Mentorleerlingen
in zicht! Gezellig, ze hebben zeker tussenuur. Ze lopen naar me toe. Gezellig!
Ik heb ook tussenuur. Misschien willen ze iets vragen over de toets, of
vertellen over de vorige les(sen). Ik ben één en al oor. ‘Meneer, mogen we u
wat vragen?’ Meneer? U? Mijn mentorleerlingen noemen me nooit meneer, of u. Is
er iets aan de hand, misschien? ‘Is er aan de hand, misschien?’ Vraag ik. ‘Nee hoor, we
willen u alleen iets vragen.’ ‘Vraag maar, hoor’, zeg ik. Daar komt de vraag. ‘Mogen
we u een paar vragen stellen over alcohol?’ Terwijl ze deze vraag stellen zetten
ze mij en zichzelf op stoelen en graaien ze een lijst met andere vragen
tevoorschijn.
Vraag 1. ‘Drinkt
u alcohol?’ Ja, ik drink alcohol. ‘Ja, ik drink alcohol.’ Dat ging goed.
Vraag 2: ‘Waarom
drinkt u alcohol?’ Tientallen redenen duikelen over elkaar; sommige zijn
leerlingproof, de meeste niet. ‘Omdat ik het lekker vind’ wint. ‘Omdat ik het
lekker vind’, antwoord ik. Nog steeds geen problemen.
Vraag 3: ‘Hoeveel
alcohol drinkt u?’ ‘Per dag?’ vraag ik. De leerlingen lachen. ‘Eigenlijk per
week, maar per dag mag ook.’ Oei, dat was een misser. ‘Ik doe wel per week’,
probeer ik, maar de leerlingen tuinen er niet in. ‘U drinkt dus elke dag?’ ‘Ik
kom er vanaf met elke dag één wijntje bij het eten en op maandag niets.
Vraag 4: ‘Hoe
oud was u toen u uw eerste alcoholische drankje dronk?’ Ik denk aan hoe oud ik
toen was en ik denk aan hoe oud de vragenstellers zijn. Ik besluit geen risico
te nemen. ‘Zestien’, zeg ik. ‘Zo jong!?’ vragen ze. Hun verbazing is zichtbaar.

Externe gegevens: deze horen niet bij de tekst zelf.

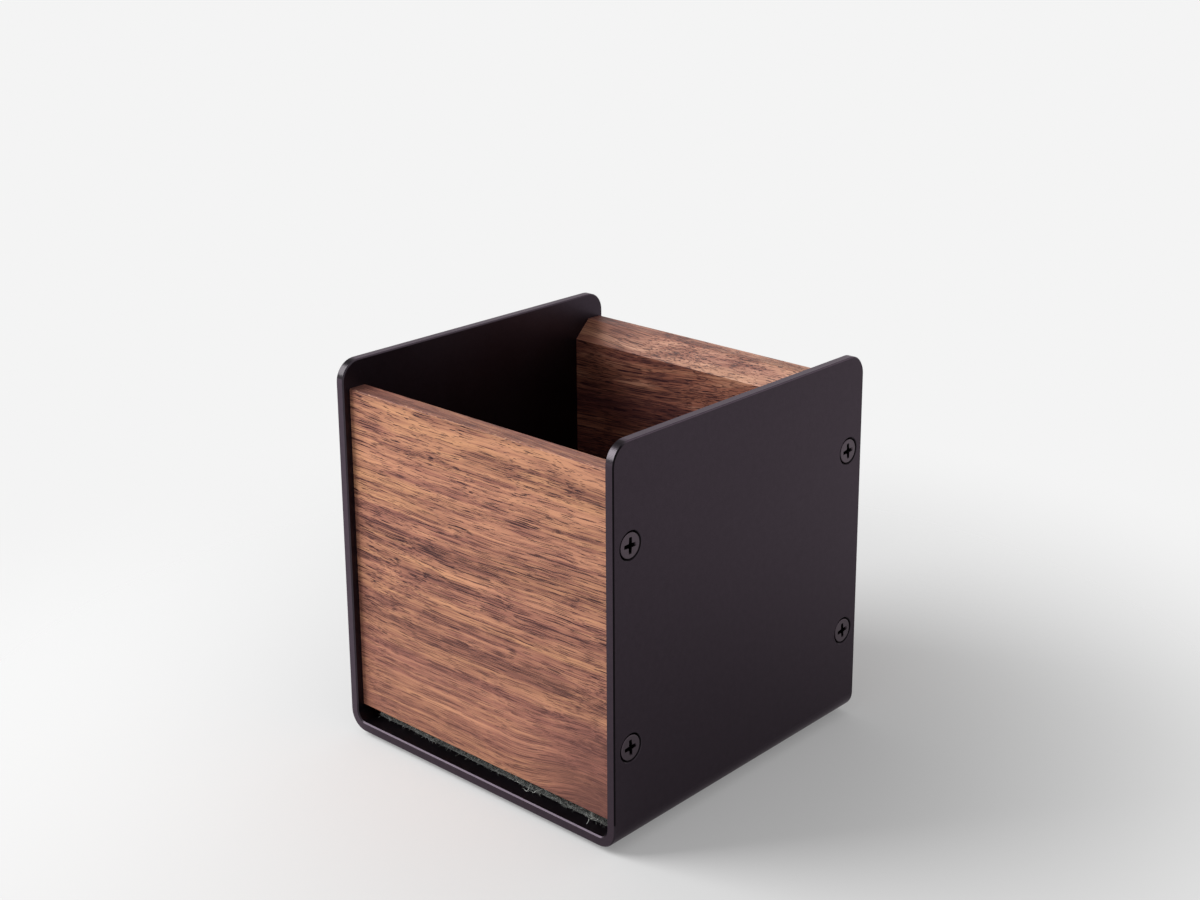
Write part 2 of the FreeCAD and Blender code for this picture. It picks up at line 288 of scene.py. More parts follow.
@dataclass(frozen=True)
class AnodisedAluminium(Finish):
    """Sheet aluminium, bead blasted and dyed black: a fine matt skin, with smoother broken edges.

    Slopes are shares of an axis in the surface's direction, from 0 to 1. Wear, painted light and
    painted shade are the shares by which a part gets paler or darker; the rims are partly worn.
    """

    name: str = "black_anodised_aluminium"
    skin: str = "362E35"
    edge_skin: str = "3A343A"
    glance: str = "F2ECF1"
    bare: str = "A7A4A6"
    # The blasting's grit, the dye's mottle and the handling's smudges: size and finer layers. Real
    # grit is under 0.1 mm, too fine to show, so it is drawn coarser.
    grains: tuple[Span, ...] = ((0.16, 2.0), (1.6, 3.0), (30.0, 3.0))
    grain_roughness: float = 0.6
    grit_gain: Span = (0.90, 1.12)
    mottle_gain: Span = (0.95, 1.06)
    roughness: Span = (0.34, 0.41)
    edge_roughness: float = 0.30
    pit_strength: float = 0.20
    pit_mm: float = 0.03
    # The dye is sealed, which leaves a thin glaze on the rounded corners.
    seal_share: float = 0.30
    seal_roughness: float = 0.20
    # Broken edges and corners lean towards the open ends by more than the first and less than the
    # second of these slopes.
    lean_begins: Span = (0.10, 0.25)
    lean_ends: Span = (0.96, 0.995)
    upright_slope: Span = (0.60, 0.70)
    shoulder_slope: Span = (0.74, 0.90)
    square_slope: float = 0.3
    flat_slope: float = 0.98
    bend_mm: float = 8.0
    corner_mm: float = 90.0
    rim_mm: Span = (96.7, 97.05)
    lip_mm: Span = (44.82, 44.88)
    lip_share: Span = (0.1, 1.0)
    # The screws' seats: how far out and how deep, within which distance and below which height.
    seat_mm: Span = (43.74, 1.14)
    seats_within_mm: float = 44.0
    seats_below_mm: float = 93.6
    # Painted light on the front end of the left wall and painted shade on its rounded corner, which
    # dims the highlight there: where the left wall lies, and the shares.
    left_mm: Span = (-37.0, -42.0)
    left_front_end_painted_light: float = 0.46
    left_corner_painted_shade: float = 0.60
    # Painted shade on the rounded corners, which dims their highlight, and on their shoulders just
    # below the rims, a painted dark reflection.
    corner_painted_shade: float = 0.35
    shoulder_painted_shade: float = 0.55
    # The rims' chamfers, their outer lips and their top faces are paler: partly wear, partly
    # painted highlight and painted light.
    rim_wear_and_painted_highlight: float = 0.6
    lip_wear_and_painted_highlight: float = 0.69
    crown_wear_and_painted_light: float = 0.80
    # Painted shade on the outer upright chamfers and in the screw seats, painted light on the ends
    # that face the front, and painted shade that dims the highlight on the base's front chamfer.
    painted_deep_shade: float = 0.82
    front_end_painted_light: float = 0.42
    fold_shade: float = 0.25
    nick_pitch_mm: float = 7.0
    nick_size: Span = (0.030, 0.050)

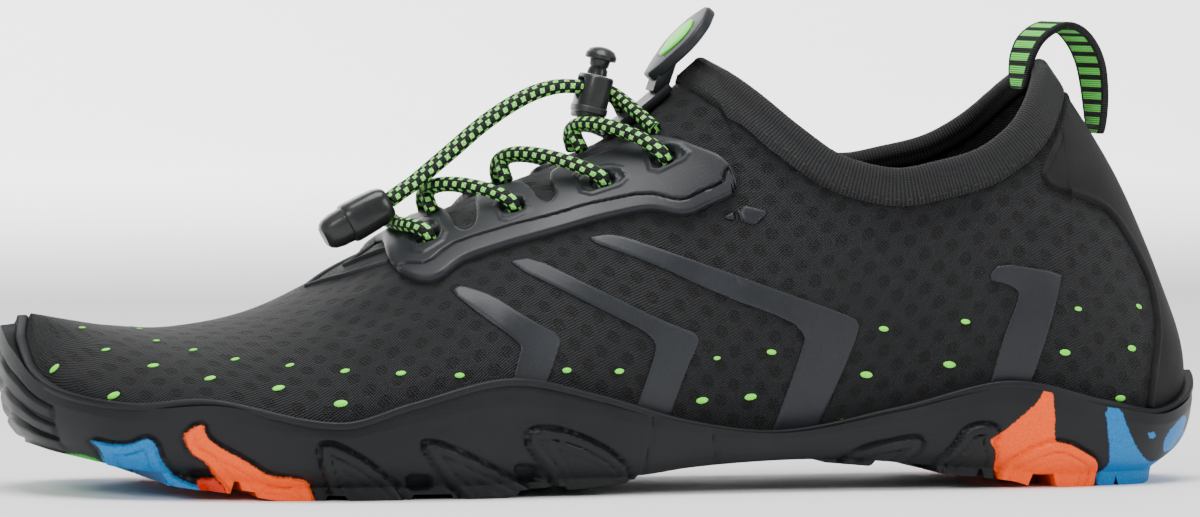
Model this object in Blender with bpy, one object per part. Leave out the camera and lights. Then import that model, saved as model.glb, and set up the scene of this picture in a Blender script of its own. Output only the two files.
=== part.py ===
"""A left water shoe: a cup sole with leaf lugs, a hollow knit upper, overlays and a cord with a lock.

The sole's outline, the ridge over the foot and the collar are short tables of shares of a few named
sizes. Every piece that lies on the upper is worked out from the upper's own surface. Metres, +Z up,
toe towards -X, outer side of the foot towards -Y, origin under the middle of the sole on the ground.
"""

import bisect
import math

import bmesh
import bpy
from mathutils import Matrix, Vector
from mathutils.bvhtree import BVHTree

# Driving sizes of the shoe
LENGTH = 0.276
BALL_WIDTH = 0.101
INSTEP_HEIGHT = 0.0966
SIDE_HEIGHT = 0.0273
ARCH_LIFT = 0.007
LUG_DEPTH = 0.003
LUG_PROUD = 0.0012
RIB_PROUD = 0.0010

# Walls, seats and clearances
GAP = 0.0003
UPPER_WALL = 0.0020
RIM_WALL = 0.0022
LIP_HEIGHT = 0.0018
LIP_PROUD = 0.0005
FEATHER_INSET = 0.0060
WIDEST_PART = 0.30
SWELL_RISE = 0.42
BOTTOM_INSET = 0.0060
INSOLE_THICKNESS = 0.0040
INSOLE_MARGIN = 0.0008
ROOT = 0.0010
SIDE_ROOT = 0.0005

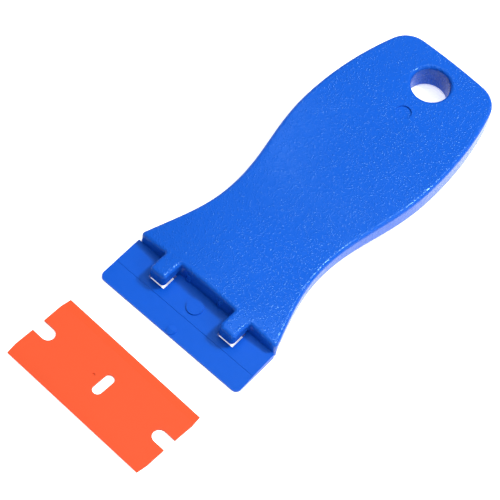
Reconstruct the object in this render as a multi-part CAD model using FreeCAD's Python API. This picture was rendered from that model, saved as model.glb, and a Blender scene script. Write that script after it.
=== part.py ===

Jong? Oké, jong. ‘Eh, nou, wel sporadisch hoor.’ ‘Wat is sporadisch?’ Mijn
redding. Op deze vraag ga ik heel diep in.
…
Vraag 5: ‘Bent
u wel eens dronken geweest?’ Ik kijk wanhopig naar de klok. ‘Gaat de bel niet
bijna?’ smeek ik. ‘Nee hoor, pas over tien minuten.’ ‘Wat verstaan jullie onder dronken zijn?’ vraag ik. ‘Wat
verstaat u eronder? U heeft vast meer ervaring.’ De pen van de vragensteller
tikt uitdagend op de tafel. Ik bezwijk. ‘Ja,
wel eens. Maar niet vaak hoor!’ ‘We hadden het nog helemaal niet over hoe vaak’,
merkt een andere leerling op. Ik krijg even geen lucht meer.